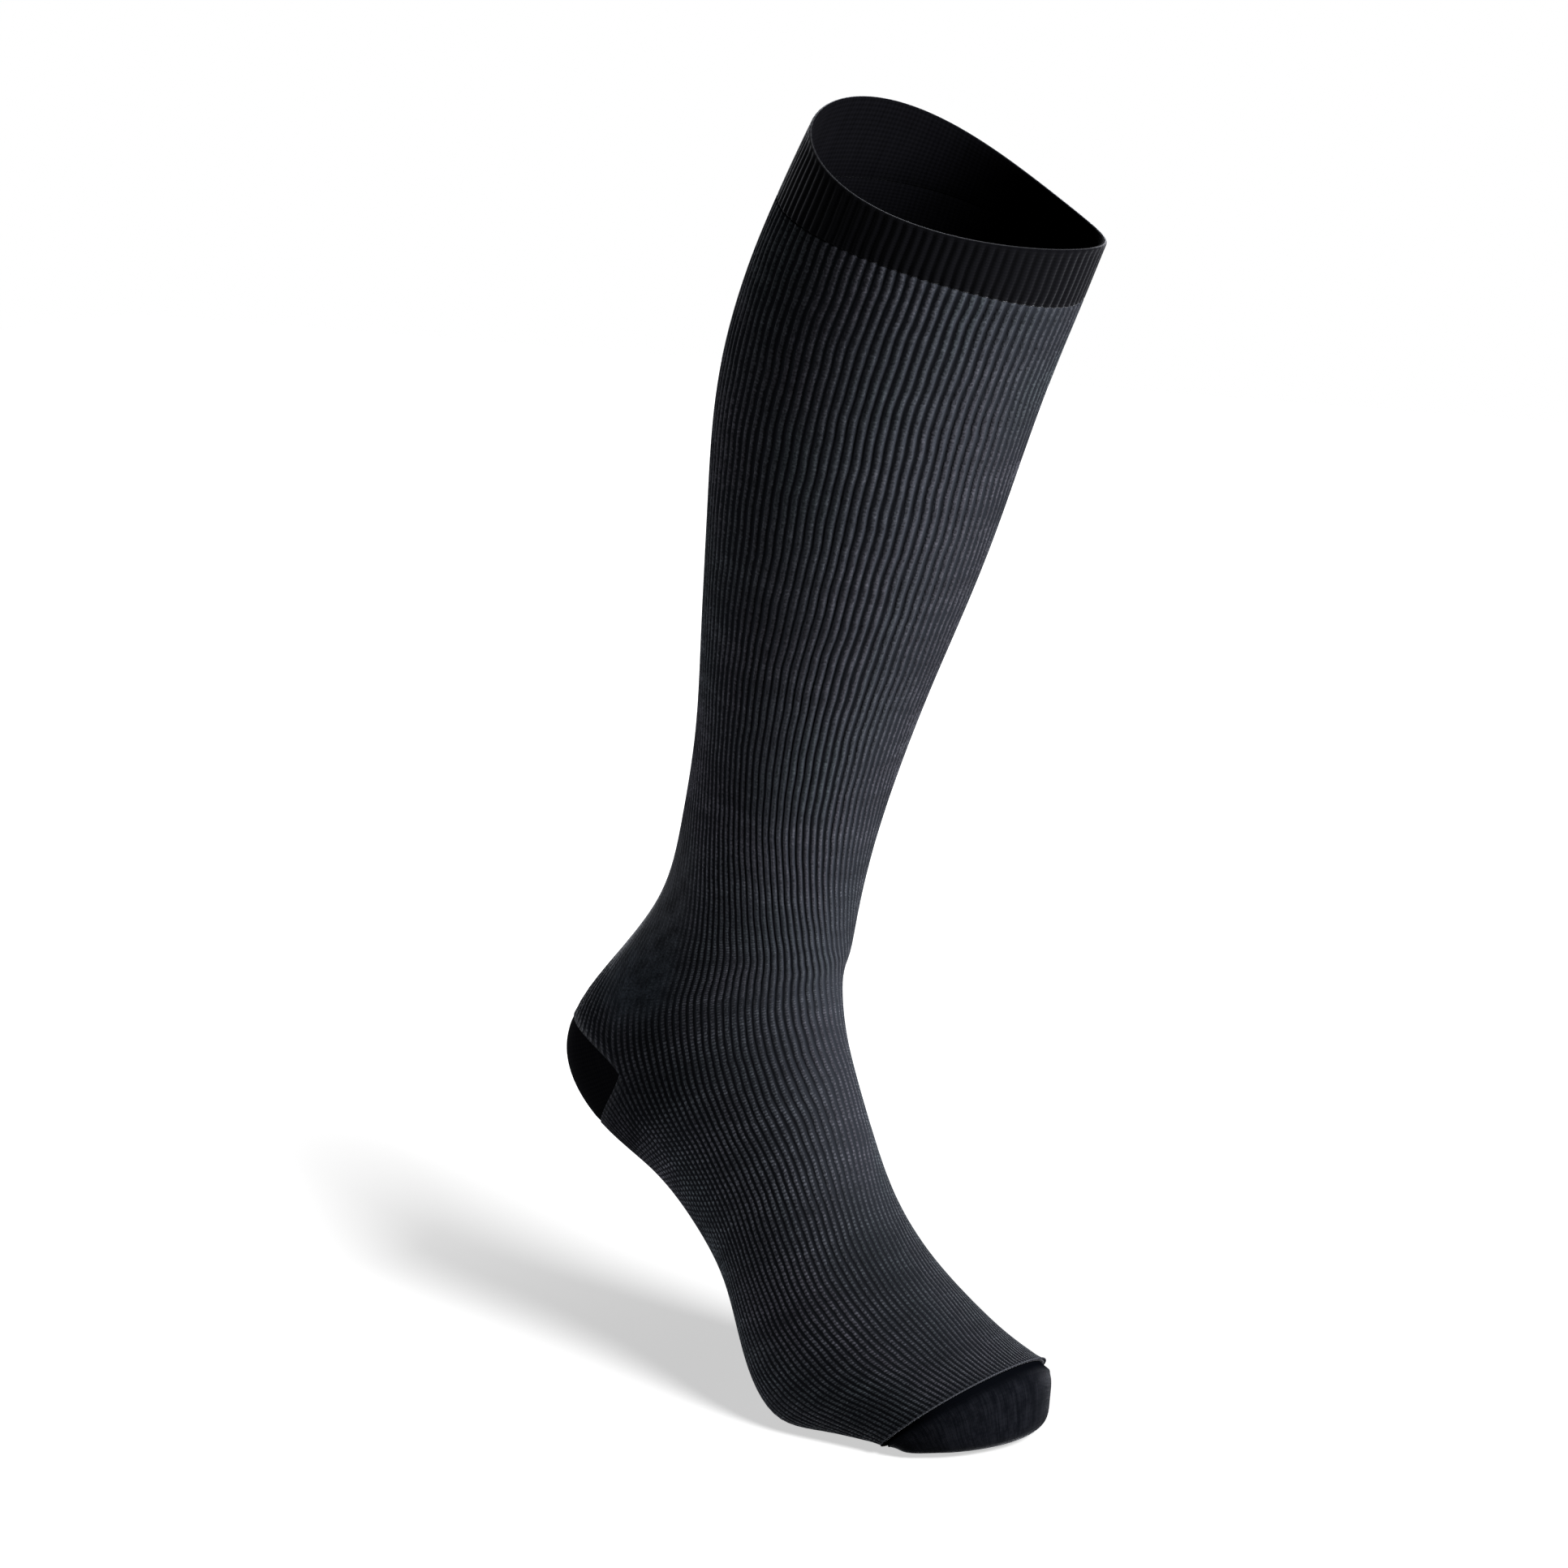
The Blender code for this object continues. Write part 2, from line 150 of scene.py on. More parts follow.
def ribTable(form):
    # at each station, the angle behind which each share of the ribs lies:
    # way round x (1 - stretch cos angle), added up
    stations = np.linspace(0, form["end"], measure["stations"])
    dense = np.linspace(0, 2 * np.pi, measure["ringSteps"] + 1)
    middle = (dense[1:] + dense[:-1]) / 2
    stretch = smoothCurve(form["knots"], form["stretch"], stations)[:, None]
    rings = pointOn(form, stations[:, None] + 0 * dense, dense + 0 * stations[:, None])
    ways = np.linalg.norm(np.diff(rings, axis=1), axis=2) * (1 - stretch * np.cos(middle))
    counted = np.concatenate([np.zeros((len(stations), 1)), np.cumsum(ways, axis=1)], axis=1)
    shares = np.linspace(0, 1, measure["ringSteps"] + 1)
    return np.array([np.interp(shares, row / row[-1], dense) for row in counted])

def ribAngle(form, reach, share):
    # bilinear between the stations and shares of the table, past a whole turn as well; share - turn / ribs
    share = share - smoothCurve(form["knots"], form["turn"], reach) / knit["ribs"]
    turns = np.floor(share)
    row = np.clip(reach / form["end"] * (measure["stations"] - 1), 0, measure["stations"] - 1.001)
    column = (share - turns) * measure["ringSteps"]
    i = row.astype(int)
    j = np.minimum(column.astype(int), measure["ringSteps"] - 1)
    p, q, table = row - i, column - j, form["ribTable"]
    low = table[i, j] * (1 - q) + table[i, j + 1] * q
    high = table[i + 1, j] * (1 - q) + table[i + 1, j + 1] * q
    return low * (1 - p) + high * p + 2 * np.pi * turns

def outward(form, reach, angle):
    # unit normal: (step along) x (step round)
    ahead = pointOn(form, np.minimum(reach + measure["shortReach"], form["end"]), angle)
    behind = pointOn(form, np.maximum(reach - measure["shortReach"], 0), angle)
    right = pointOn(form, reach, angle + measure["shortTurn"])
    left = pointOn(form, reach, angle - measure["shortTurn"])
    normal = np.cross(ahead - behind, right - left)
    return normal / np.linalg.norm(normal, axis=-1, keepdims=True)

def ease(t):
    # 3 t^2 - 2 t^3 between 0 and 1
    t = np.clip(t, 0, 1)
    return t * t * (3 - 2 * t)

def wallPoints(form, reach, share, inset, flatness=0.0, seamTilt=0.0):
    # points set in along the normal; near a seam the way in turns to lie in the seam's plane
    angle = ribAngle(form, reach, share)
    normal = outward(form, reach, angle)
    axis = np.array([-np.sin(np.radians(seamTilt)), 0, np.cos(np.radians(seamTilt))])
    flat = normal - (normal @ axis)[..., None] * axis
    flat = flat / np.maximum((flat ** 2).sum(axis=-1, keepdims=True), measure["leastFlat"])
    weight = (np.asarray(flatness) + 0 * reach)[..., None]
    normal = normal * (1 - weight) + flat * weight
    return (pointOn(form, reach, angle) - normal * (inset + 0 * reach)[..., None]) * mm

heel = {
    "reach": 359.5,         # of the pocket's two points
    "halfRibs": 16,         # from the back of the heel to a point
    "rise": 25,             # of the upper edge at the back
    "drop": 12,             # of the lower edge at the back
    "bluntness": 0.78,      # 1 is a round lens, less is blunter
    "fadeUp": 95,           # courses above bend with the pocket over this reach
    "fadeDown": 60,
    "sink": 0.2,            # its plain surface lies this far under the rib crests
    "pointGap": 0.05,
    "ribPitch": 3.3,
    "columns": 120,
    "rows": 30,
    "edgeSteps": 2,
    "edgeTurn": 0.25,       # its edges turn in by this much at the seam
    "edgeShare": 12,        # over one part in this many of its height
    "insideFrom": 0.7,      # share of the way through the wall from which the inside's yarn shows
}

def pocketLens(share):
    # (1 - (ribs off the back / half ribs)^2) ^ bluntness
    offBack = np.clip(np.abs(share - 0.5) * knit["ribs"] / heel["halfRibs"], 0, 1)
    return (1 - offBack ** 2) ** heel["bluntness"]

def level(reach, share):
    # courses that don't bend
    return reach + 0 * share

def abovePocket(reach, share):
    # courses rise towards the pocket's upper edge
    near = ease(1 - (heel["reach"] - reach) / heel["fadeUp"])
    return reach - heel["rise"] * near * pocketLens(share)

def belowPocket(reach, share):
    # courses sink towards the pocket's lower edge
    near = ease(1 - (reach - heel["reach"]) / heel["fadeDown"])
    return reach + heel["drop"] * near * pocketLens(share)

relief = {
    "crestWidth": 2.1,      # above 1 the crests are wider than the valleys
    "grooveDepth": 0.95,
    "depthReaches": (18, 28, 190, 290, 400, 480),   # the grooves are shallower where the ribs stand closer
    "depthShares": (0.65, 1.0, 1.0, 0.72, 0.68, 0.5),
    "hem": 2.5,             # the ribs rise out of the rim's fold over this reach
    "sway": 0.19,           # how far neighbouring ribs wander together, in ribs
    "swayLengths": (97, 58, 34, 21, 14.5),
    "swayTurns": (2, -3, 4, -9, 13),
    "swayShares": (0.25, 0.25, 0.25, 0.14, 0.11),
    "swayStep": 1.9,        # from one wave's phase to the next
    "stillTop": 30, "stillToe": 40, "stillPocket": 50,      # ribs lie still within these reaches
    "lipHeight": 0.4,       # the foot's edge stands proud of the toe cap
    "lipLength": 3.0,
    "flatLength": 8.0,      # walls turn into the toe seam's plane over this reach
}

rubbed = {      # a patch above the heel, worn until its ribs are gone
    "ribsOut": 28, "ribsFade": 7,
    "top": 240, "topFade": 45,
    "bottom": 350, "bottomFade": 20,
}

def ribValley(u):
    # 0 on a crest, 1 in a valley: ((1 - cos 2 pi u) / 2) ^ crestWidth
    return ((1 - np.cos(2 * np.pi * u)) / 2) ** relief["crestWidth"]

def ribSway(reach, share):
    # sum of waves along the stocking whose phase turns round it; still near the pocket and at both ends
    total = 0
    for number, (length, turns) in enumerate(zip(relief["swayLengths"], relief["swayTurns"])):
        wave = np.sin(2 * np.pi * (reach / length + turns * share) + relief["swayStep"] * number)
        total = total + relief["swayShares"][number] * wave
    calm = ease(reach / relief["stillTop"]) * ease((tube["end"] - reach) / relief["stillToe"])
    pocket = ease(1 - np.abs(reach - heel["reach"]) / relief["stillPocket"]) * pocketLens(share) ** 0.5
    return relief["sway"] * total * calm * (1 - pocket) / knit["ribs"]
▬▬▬
▶ [What is required]:
Your task is to return the full listing exactly as it was given.

▶ [Result for this task]:
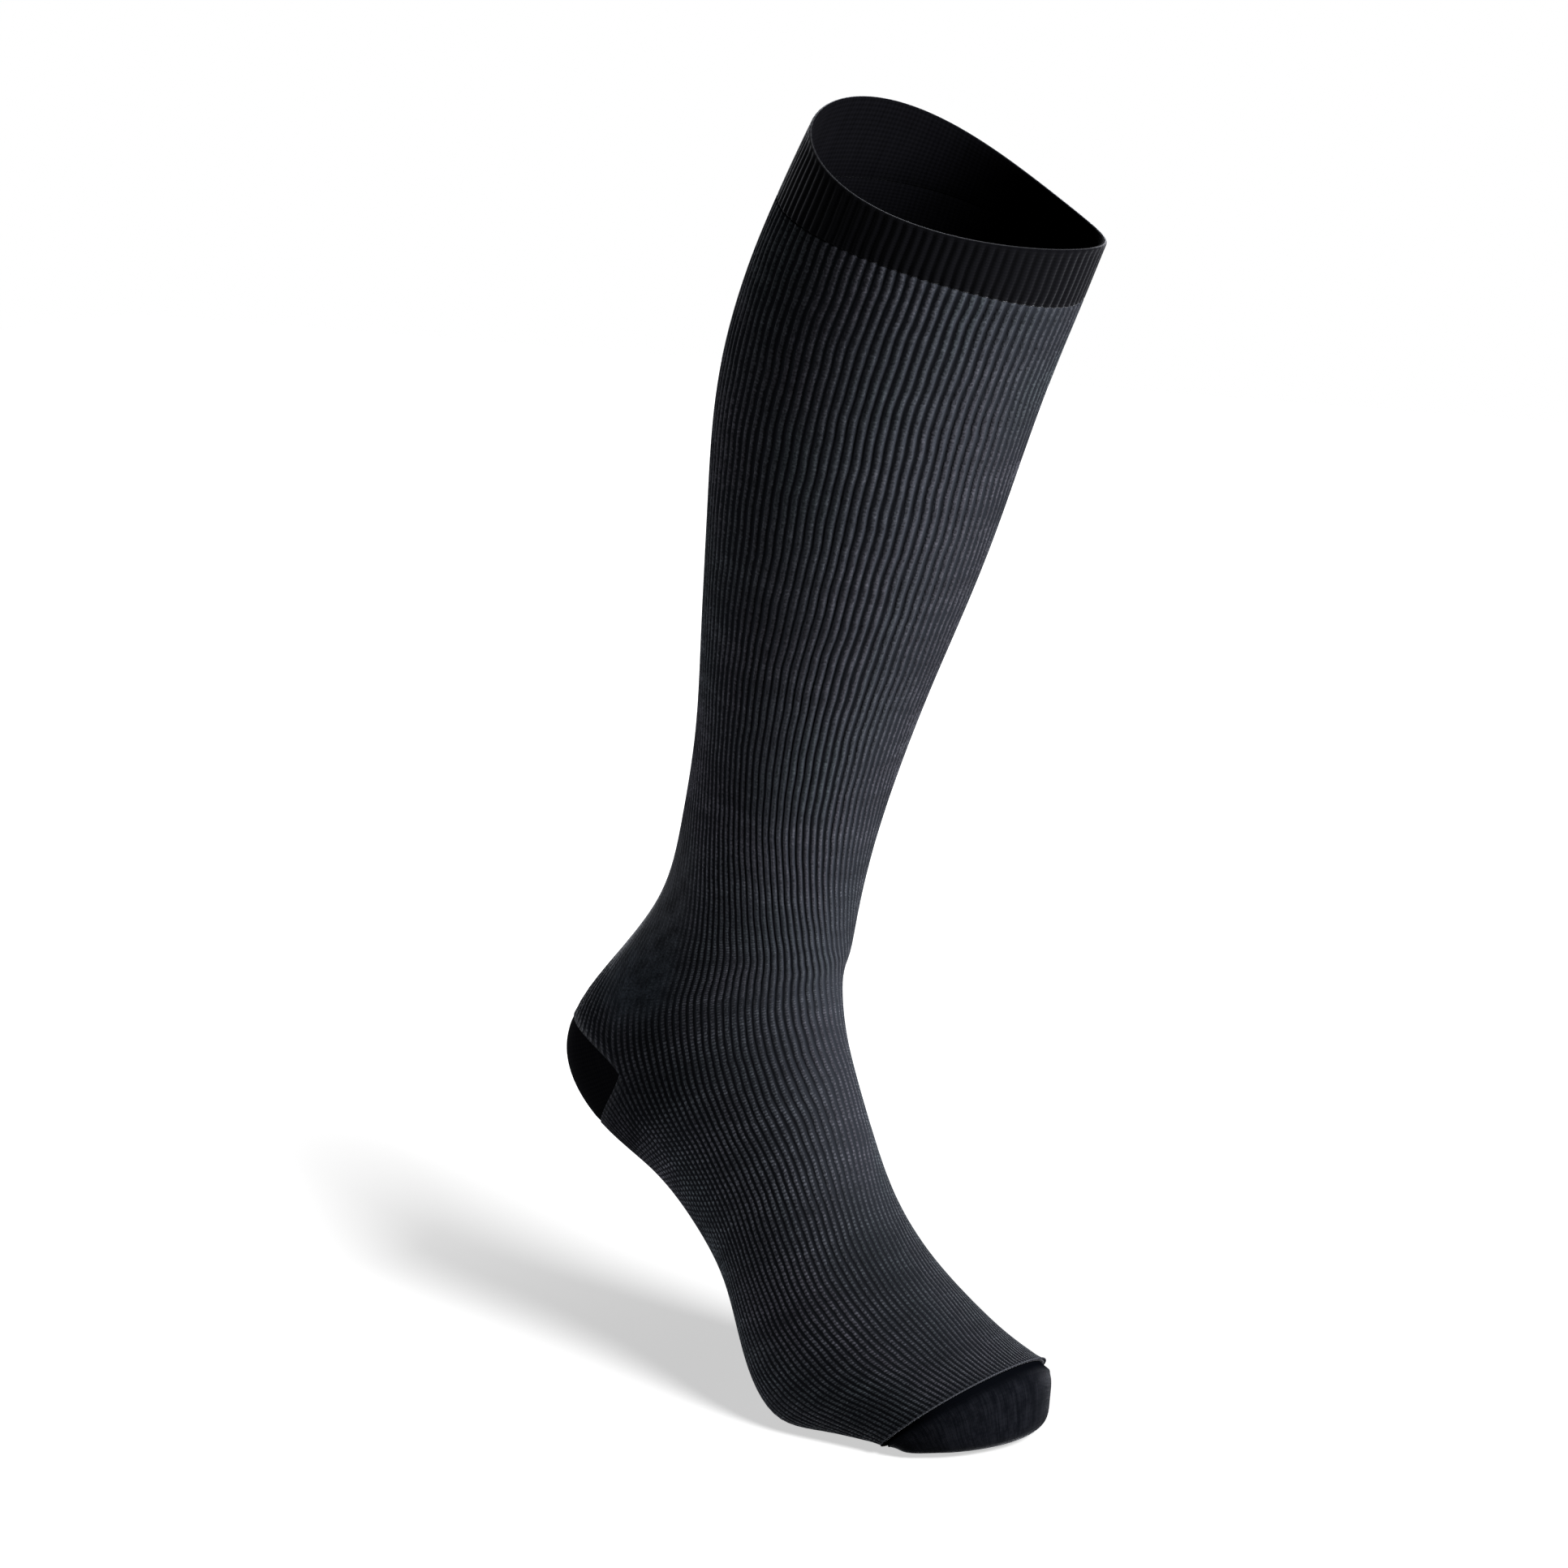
The Blender code for this object continues. Write part 2, from line 150 of scene.py on. More parts follow.
def ribTable(form):
    # at each station, the angle behind which each share of the ribs lies:
    # way round x (1 - stretch cos angle), added up
    stations = np.linspace(0, form["end"], measure["stations"])
    dense = np.linspace(0, 2 * np.pi, measure["ringSteps"] + 1)
    middle = (dense[1:] + dense[:-1]) / 2
    stretch = smoothCurve(form["knots"], form["stretch"], stations)[:, None]
    rings = pointOn(form, stations[:, None] + 0 * dense, dense + 0 * stations[:, None])
    ways = np.linalg.norm(np.diff(rings, axis=1), axis=2) * (1 - stretch * np.cos(middle))
    counted = np.concatenate([np.zeros((len(stations), 1)), np.cumsum(ways, axis=1)], axis=1)
    shares = np.linspace(0, 1, measure["ringSteps"] + 1)
    return np.array([np.interp(shares, row / row[-1], dense) for row in counted])

def ribAngle(form, reach, share):
    # bilinear between the stations and shares of the table, past a whole turn as well; share - turn / ribs
    share = share - smoothCurve(form["knots"], form["turn"], reach) / knit["ribs"]
    turns = np.floor(share)
    row = np.clip(reach / form["end"] * (measure["stations"] - 1), 0, measure["stations"] - 1.001)
    column = (share - turns) * measure["ringSteps"]
    i = row.astype(int)
    j = np.minimum(column.astype(int), measure["ringSteps"] - 1)
    p, q, table = row - i, column - j, form["ribTable"]
    low = table[i, j] * (1 - q) + table[i, j + 1] * q
    high = table[i + 1, j] * (1 - q) + table[i + 1, j + 1] * q
    return low * (1 - p) + high * p + 2 * np.pi * turns

def outward(form, reach, angle):
    # unit normal: (step along) x (step round)
    ahead = pointOn(form, np.minimum(reach + measure["shortReach"], form["end"]), angle)
    behind = pointOn(form, np.maximum(reach - measure["shortReach"], 0), angle)
    right = pointOn(form, reach, angle + measure["shortTurn"])
    left = pointOn(form, reach, angle - measure["shortTurn"])
    normal = np.cross(ahead - behind, right - left)
    return normal / np.linalg.norm(normal, axis=-1, keepdims=True)

def ease(t):
    # 3 t^2 - 2 t^3 between 0 and 1
    t = np.clip(t, 0, 1)
    return t * t * (3 - 2 * t)

def wallPoints(form, reach, share, inset, flatness=0.0, seamTilt=0.0):
    # points set in along the normal; near a seam the way in turns to lie in the seam's plane
    angle = ribAngle(form, reach, share)
    normal = outward(form, reach, angle)
    axis = np.array([-np.sin(np.radians(seamTilt)), 0, np.cos(np.radians(seamTilt))])
    flat = normal - (normal @ axis)[..., None] * axis
    flat = flat / np.maximum((flat ** 2).sum(axis=-1, keepdims=True), measure["leastFlat"])
    weight = (np.asarray(flatness) + 0 * reach)[..., None]
    normal = normal * (1 - weight) + flat * weight
    return (pointOn(form, reach, angle) - normal * (inset + 0 * reach)[..., None]) * mm

heel = {
    "reach": 359.5,         # of the pocket's two points
    "halfRibs": 16,         # from the back of the heel to a point
    "rise": 25,             # of the upper edge at the back
    "drop": 12,             # of the lower edge at the back
    "bluntness": 0.78,      # 1 is a round lens, less is blunter
    "fadeUp": 95,           # courses above bend with the pocket over this reach
    "fadeDown": 60,
    "sink": 0.2,            # its plain surface lies this far under the rib crests
    "pointGap": 0.05,
    "ribPitch": 3.3,
    "columns": 120,
    "rows": 30,
    "edgeSteps": 2,
    "edgeTurn": 0.25,       # its edges turn in by this much at the seam
    "edgeShare": 12,        # over one part in this many of its height
    "insideFrom": 0.7,      # share of the way through the wall from which the inside's yarn shows
}

def pocketLens(share):
    # (1 - (ribs off the back / half ribs)^2) ^ bluntness
    offBack = np.clip(np.abs(share - 0.5) * knit["ribs"] / heel["halfRibs"], 0, 1)
    return (1 - offBack ** 2) ** heel["bluntness"]

def level(reach, share):
    # courses that don't bend
    return reach + 0 * share

def abovePocket(reach, share):
    # courses rise towards the pocket's upper edge
    near = ease(1 - (heel["reach"] - reach) / heel["fadeUp"])
    return reach - heel["rise"] * near * pocketLens(share)

def belowPocket(reach, share):
    # courses sink towards the pocket's lower edge
    near = ease(1 - (reach - heel["reach"]) / heel["fadeDown"])
    return reach + heel["drop"] * near * pocketLens(share)

relief = {
    "crestWidth": 2.1,      # above 1 the crests are wider than the valleys
    "grooveDepth": 0.95,
    "depthReaches": (18, 28, 190, 290, 400, 480),   # the grooves are shallower where the ribs stand closer
    "depthShares": (0.65, 1.0, 1.0, 0.72, 0.68, 0.5),
    "hem": 2.5,             # the ribs rise out of the rim's fold over this reach
    "sway": 0.19,           # how far neighbouring ribs wander together, in ribs
    "swayLengths": (97, 58, 34, 21, 14.5),
    "swayTurns": (2, -3, 4, -9, 13),
    "swayShares": (0.25, 0.25, 0.25, 0.14, 0.11),
    "swayStep": 1.9,        # from one wave's phase to the next
    "stillTop": 30, "stillToe": 40, "stillPocket": 50,      # ribs lie still within these reaches
    "lipHeight": 0.4,       # the foot's edge stands proud of the toe cap
    "lipLength": 3.0,
    "flatLength": 8.0,      # walls turn into the toe seam's plane over this reach
}

rubbed = {      # a patch above the heel, worn until its ribs are gone
    "ribsOut": 28, "ribsFade": 7,
    "top": 240, "topFade": 45,
    "bottom": 350, "bottomFade": 20,
}

def ribValley(u):
    # 0 on a crest, 1 in a valley: ((1 - cos 2 pi u) / 2) ^ crestWidth
    return ((1 - np.cos(2 * np.pi * u)) / 2) ** relief["crestWidth"]

def ribSway(reach, share):
    # sum of waves along the stocking whose phase turns round it; still near the pocket and at both ends
    total = 0
    for number, (length, turns) in enumerate(zip(relief["swayLengths"], relief["swayTurns"])):
        wave = np.sin(2 * np.pi * (reach / length + turns * share) + relief["swayStep"] * number)
        total = total + relief["swayShares"][number] * wave
    calm = ease(reach / relief["stillTop"]) * ease((tube["end"] - reach) / relief["stillToe"])
    pocket = ease(1 - np.abs(reach - heel["reach"]) / relief["stillPocket"]) * pocketLens(share) ** 0.5
    return relief["sway"] * total * calm * (1 - pocket) / knit["ribs"]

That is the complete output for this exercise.